IEEE 2016

POWER QUALITY ISSUES IN SMART GRIDS (Room C144-145)

04 May 16
3:15 PM - 5:15 PM

Tracks: Panel Session

The way the “smart grid” is operated certainly helps improve reliability but the impact on power quality is more complex. Sometimes the smart grid provides better quality power supply but the presence of power electronics, for example as an interface for load and distributed generation, increases the level of emissions affecting the power quality. Technical solutions such as microgrids will present new challenges for the control of harmonics, frequency variations and system stability.
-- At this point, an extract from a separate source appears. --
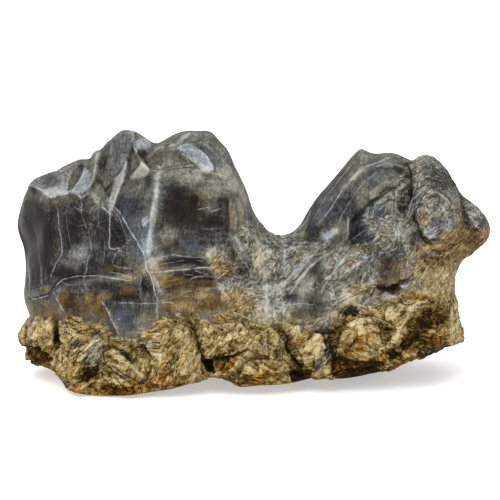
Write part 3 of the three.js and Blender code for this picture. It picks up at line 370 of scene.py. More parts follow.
# Facets and slabs with straight sides: (corners, tone, warmth, flatness, lift, lean along, lean up).
# Tone and warmth run from -1 to 1, lift is in mm, and a lean is mm of height per mm. The lightness is
# partly the rock's own and partly painted light and shade: lit slabs are lighter, and faces in shade under
# the slabs are darker.
SHOW_FACETS = [
    ([
        (-151, 130.5), (-146, 136), (-132.5, 141), (-125, 138), (-126.5, 126), (-130, 124),
        (-136.5, 123), (-143.5, 127.5),
    ], 0.18, -0.15, 0.8, 0.0, 0.0, 0.0),
    ([
        (-123, 141), (-116.5, 147), (-113.5, 144), (-116.5, 137), (-122.5, 128.5),
        (-125, 126.5), (-126, 134.5),
    ], -0.15, 0.1, 0.7, -0.8, 0.0, 0.0),
    ([
        (-115, 143.5), (-110, 140), (-111.5, 129.5), (-115, 125), (-123, 126), (-119, 132.5),
    ], 0.33, -0.3, 0.8, 0.4, 0.0, 0.0),
    ([
        (-112, 148.5), (-105, 153.5), (-105, 143), (-107, 134.5), (-111, 128), (-113, 129.5),
        (-111, 138),
    ], 0.21, 0.0, 0.7, 0.3, 0.0, 0.0),
    ([
        (-104, 154.5), (-97.5, 160.5), (-96, 151.5), (-95.5, 144), (-96, 136), (-100, 128),
        (-104, 132), (-107, 134.5), (-105, 143),
    ], -0.12, 0.0, 0.6, -0.3, 0.0, 0.0),
    ([
        (-96.5, 160.5), (-90, 166.5), (-81, 166.5), (-82.5, 155), (-86, 148.5), (-88, 144),
        (-92.5, 139.5), (-94.5, 134.5), (-100, 129.5), (-96, 136), (-94.5, 145), (-96, 151.5),
    ], 0.05, -0.1, 0.7, 0.3, 0.0, 0.0),
    ([
        (-86, 148.5), (-86.5, 140), (-90, 130), (-92.5, 121), (-96.5, 112.5), (-100, 114.5),
        (-98, 121), (-96, 128), (-94, 136), (-90.5, 140),
    ], 0.38, -0.15, 0.9, 0.8, 0.0, 0.0),
    ([
        (-109.5, 124.5), (-104, 128), (-98.5, 126.5), (-98, 121), (-100, 114.5), (-104, 118),
    ], 0.1, 0.1, 0.7, 0.2, 0.0, 0.0),
    ([
        (-81.5, 156.5), (-78.5, 149.5), (-76.5, 146), (-82.5, 139), (-86, 136), (-84.5, 145),
        (-83, 151.5),
    ], 0.05, 0.4, 0.9, -1.6, 0.15, 0.0),
    ([
        (-76.5, 147), (-70, 141.5), (-71.5, 138), (-77, 136), (-84, 134.5), (-81.5, 139.5),
    ], 0.42, 0.1, 0.8, -0.2, 0.0, 0.0),
    ([
        (-80.5, 161), (-75, 163), (-70, 160), (-69.5, 156.5), (-75, 155), (-79, 155),
    ], 0.33, -0.35, 0.8, 0.3, 0.0, 0.0),
    ([
        (-78.5, 153.5), (-70, 153.5), (-63, 155.5), (-62, 145), (-70, 143), (-75.5, 148.5),
    ], 0.08, 0.4, 0.3, -1.0, 0.0, 0.0),
    ([
        (-61.5, 157), (-54.5, 155.5), (-50, 150.5), (-43, 147), (-40, 144), (-56.5, 143.5),
        (-63, 143),
    ], 0.08, 0.1, 0.7, -0.3, 0.0, 0.0),
    ([
        (-58, 157), (-54, 160), (-48, 164.5), (-43, 166.5), (-45, 163), (-51.5, 159),
        (-55.5, 156.5),
    ], 0.33, 0.0, 0.6, 0.5, 0.0, 0.0),
    ([
        (-52, 155.5), (-46, 159), (-42, 158.5), (-37.5, 155.5), (-31, 150.5), (-27.5, 145),
        (-27.5, 141), (-30.5, 140), (-36.5, 144), (-43, 149.5), (-46.5, 153),
    ], 0.3, -0.4, 0.7, 0.4, 0.0, 0.0),
    ([
        (-48, 162), (-43, 162.5), (-33, 159), (-26, 152.5), (-21.5, 145), (-27, 143),
        (-31, 151.5), (-37.5, 157), (-43, 160.5),
    ], -0.07, -0.3, 0.6, -0.8, 0.0, 0.0),
    ([
        (65, 106.5), (73.5, 113), (80, 117), (88, 118), (89.5, 111), (84, 99.5), (80, 92),
        (66.5, 90), (64.5, 97.5),
    ], -0.1, -0.4, 0.2, -0.3, 0.0, 0.0),
    ([
        (78.5, 126.5), (88, 134), (97.5, 134), (97.5, 132), (88, 128.5), (81.5, 122),
        (78, 122),
    ], 0.3, 0.1, 0.2, 0.6, 0.0, 0.0),
    ([
        (38, 79), (48, 85.5), (51.5, 82), (46, 68.5), (32.5, 59), (23, 55), (22, 59),
        (31.5, 68.5),
    ], 0.3, -0.15, 0.2, -0.2, 0.0, 0.0),
    ([
        (24, 59), (32, 61.5), (52.5, 60.5), (53.5, 48), (50.5, 39.5), (25, 39.5), (22.5, 50),
    ], 0.2, 0.0, 0.0, 0.0, 0.0, 0.0),
    ([
        (53, 92), (62.5, 95), (63, 87.5), (57, 75), (47, 68.5), (49.5, 79), (53, 84.5),
    ], 0.05, 0.0, 0.3, 0.5, 0.0, 0.0),
    ([(85.5, 82), (100.5, 82), (100.5, 65.5), (87.5, 64.5), (83, 72.5)], 0.0, 0.3, 0.9, -0.8, 0.0, 0.0),
    ([
        (114.5, 99.5), (119.5, 102), (124.5, 101), (124.5, 95.5), (118, 94),
    ], 0.55, -0.7, 0.0, 0.3, 0.0, 0.0),
    ([
        (43.5, 110.5), (55, 124.5), (65, 133.5), (66.5, 121), (64, 111), (51.5, 104.5),
    ], 0.06, -0.25, 0.4, -0.2, 0.0, 0.0),
    ([(-33, 88), (-21.5, 88), (-19, 84.5), (-21.5, 80.5), (-31.5, 81)], 0.2, 0.15, 0.5, 0.6, 0.0, 0.0),
    ([
        (-155.5, 33), (-150, 38.5), (-138, 40), (-134.5, 34.5), (-135, 23), (-138, 18.5),
        (-149, 21.5), (-153, 26.5),
    ], 0.25, 0.1, 0.3, 0.4, 0.0, 0.0),
    ([
        (-151.5, 21), (-139.5, 18.5), (-135, 11.5), (-151.5, 11.5), (-154, 17),
    ], -0.9, 0.4, 0.0, -0.8, 0.0, 0.0),
    ([
        (-130, 22.5), (-121.5, 21.5), (-113.5, 22.5), (-112, 18.5), (-117.5, 9.5),
        (-121.5, -2.5), (-130, -0.5), (-134, 9),
    ], 0.05, 0.1, 0.3, 0.5, 0.0, 0.0),
    ([
        (-112, 22.5), (-105.5, 28.5), (-102, 23), (-104, 11.5), (-107, 8), (-116.5, 9),
        (-116.5, 14),
    ], 0.05, -0.8, 0.6, 0.8, 0.0, 0.0),
    ([(-123, -9), (-115, -1.5), (-111, -3.5), (-115, -10)], 0.75, 0.2, 0.5, 0.8, 0.0, 0.0),
    ([(-108, -8), (-105, -0.5), (-103.5, -7.5)], 0.6, 0.1, 0.5, 0.6, 0.0, 0.0),
    ([
        (-100.5, 18.5), (-92, 19.5), (-84, 11.5), (-73.5, 2), (-75, -1.5), (-87, 4.5),
        (-98.5, 10),
    ], 0.5, 0.1, 0.5, 0.9, 0.0, 0.0),
    ([(-115, 7.5), (-106, 9), (-104, 0.5), (-111, -0.5), (-115, 2)], -0.5, -0.5, 0.4, -1.0, 0.0, 0.0),
    ([
        (-34.5, 30), (-26, 36.5), (-9.5, 38.5), (-4, 32.5), (-4.5, 19.5), (-17.5, 16),
        (-34.5, 15),
    ], -0.05, 0.0, 0.4, 1.0, 0.0, 0.03),
    ([(-27, 13), (-9.5, 16), (-14.5, 7.5), (-21.5, 3.5), (-26, 7.5)], -0.35, 0.85, 0.6, -2.0, 0.0, 0.1),
    ([(-33, 12), (-27.5, 12), (-27.5, 5.5), (-31, 6)], -1.0, 0.0, 0.0, -2.4, 0.0, 0.0),
    ([
        (-4, 11.5), (5.5, 13.5), (18, 12), (26, 5.5), (20, -2.5), (-6, -4.5), (-12, -2.5),
    ], 0.1, 0.1, 0.5, 1.0, 0.0, 0.0),
    ([
        (24.5, 34.5), (31.5, 36), (32.5, 23), (34.5, 11.5), (30, 11.5), (26, 21),
    ], 0.3, 0.2, 0.5, 0.8, 0.0, 0.0),
    ([(24.5, 6), (39.5, 6), (38, -1.5), (26, -2.5)], -0.9, 0.0, 0.0, -1.6, 0.0, 0.0),
    ([
        (36, 24.5), (41.5, 30), (45.5, 29), (48, 21), (43.5, 19.5), (39.5, 13), (39.5, 7),
        (35.5, 9.5), (33.5, 18.5),
    ], 0.7, 0.0, 0.7, 1.0, 0.0, 0.0),
    ([
        (46, 19.5), (51.5, 22.5), (54.5, 19.5), (51.5, 11.5), (46, 4.5), (42, 9), (42, 15),
    ], -0.35, -0.7, 0.6, 0.3, 0.0, 0.0),
    ([(47, 14), (50.5, 14), (49.5, 6), (46, 2.5), (41.5, 3.5), (46, 9)], 0.75, 0.0, 0.5, 0.6, 0.0, 0.0),
    ([
        (60.5, 33), (65, 38.5), (77.5, 41.5), (87.5, 32), (89.5, 23), (89, 14), (80, 11.5),
        (66.5, 13), (57, 18.5), (58.5, 26.5),
    ], 0.2, 0.25, 0.3, 1.2, 0.0, 0.03),
    ([(53, 17), (66.5, 11.5), (88, 11.5), (88, 7), (65, 4.5), (53, 4)], -0.6, 0.4, 0.3, -1.0, 0.0, 0.0),
    ([(51.5, 3.5), (66.5, 6), (91, 9), (80, 0.5), (58.5, -1.5)], -0.7, 0.0, 0.0, -1.6, 0.0, 0.0),
    ([
        (91, 19.5), (95.5, 30), (100.5, 38.5), (104.5, 46.5), (112.5, 51), (106, 41.5),
        (102.5, 32), (97, 24.5),
    ], 0.8, 0.15, 0.6, 1.3, 0.0, 0.0),
    ([
        (97.5, 23), (103, 32), (106.5, 41.5), (113, 47.5), (126, 51.5), (132, 50), (132, 40),
        (124, 33), (109, 26.5),
    ], -0.65, 0.2, 0.7, -1.0, 0.0, 0.0),
    ([
        (109, 24.5), (124, 32), (130, 36.5), (129.5, 30.5), (124.5, 25.5), (112.5, 22.5),
    ], 0.0, 0.8, 0.5, 0.3, 0.0, 0.0),
    ([
        (133.5, 50), (137.5, 53.5), (140.5, 36.5), (142.5, 28), (138.5, 22.5), (131.5, 23.5),
        (129.5, 29), (133.5, 40),
    ], 0.5, -0.25, 0.3, 0.6, 0.0, 0.0),
    ([(112, 19.5), (120.5, 23), (131, 21.5), (124.5, 15), (112.5, 14)], -0.5, -0.8, 0.7, 0.0, 0.0, 0.0),
    ([(100.5, 15), (106, 18.5), (111, 19.5), (111, 12), (101.5, 11.5)], 0.15, -0.7, 0.6, 0.4, 0.0, 0.0),
    ([
        (91, 18.5), (97.5, 21.5), (107, 24.5), (102.5, 18.5), (97.5, 14), (91.5, 12),
    ], -0.85, -0.5, 0.0, -1.4, 0.0, 0.0),
    ([
        (59, 44.5), (62.5, 48.5), (66.5, 49.5), (71.5, 47.5), (70.5, 43.5), (62, 42.5),
    ], -0.75, -0.4, 0.0, -1.4, 0.0, 0.0),
    ([
        (82, 65.5), (86, 64), (91, 63), (95.5, 64.5), (99.5, 66.5), (104, 69), (101.5, 64.5),
        (97.5, 61), (95, 58), (89.5, 58), (86, 60.5), (83.5, 63),
    ], -1.0, 0.3, 0.0, -1.2, 0.0, 0.0),
]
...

Advanced distribution automation applications such as VVC+VVO, fault location, feeder reconfiguration and demand side management may contribute to the number of sags and swells occurring on the grid, to the voltage unbalance on distribution feeders. New types of disturbances (supraharmonics) and a more efficient and comprehensive way of evaluating the power quality will require new indices and updating old ones. In this type of grid, the information and its accuracy is essential and that will require more performing sensors and IEDs, more leverage of the existing ones and implicitly new measurement techniques. Intelligent meters, controllers, relays and PMUs are capable to measure power quality even if some of them do not comply with a class A devices, and convincing the manufacturers that progress needs to be made in implementing existing standards for the measurement of PQ is an achievable task. This panel will include a discussion of these issues, as well as a presentation on the activities of the CIGRE/CIRED Working Group on these topics.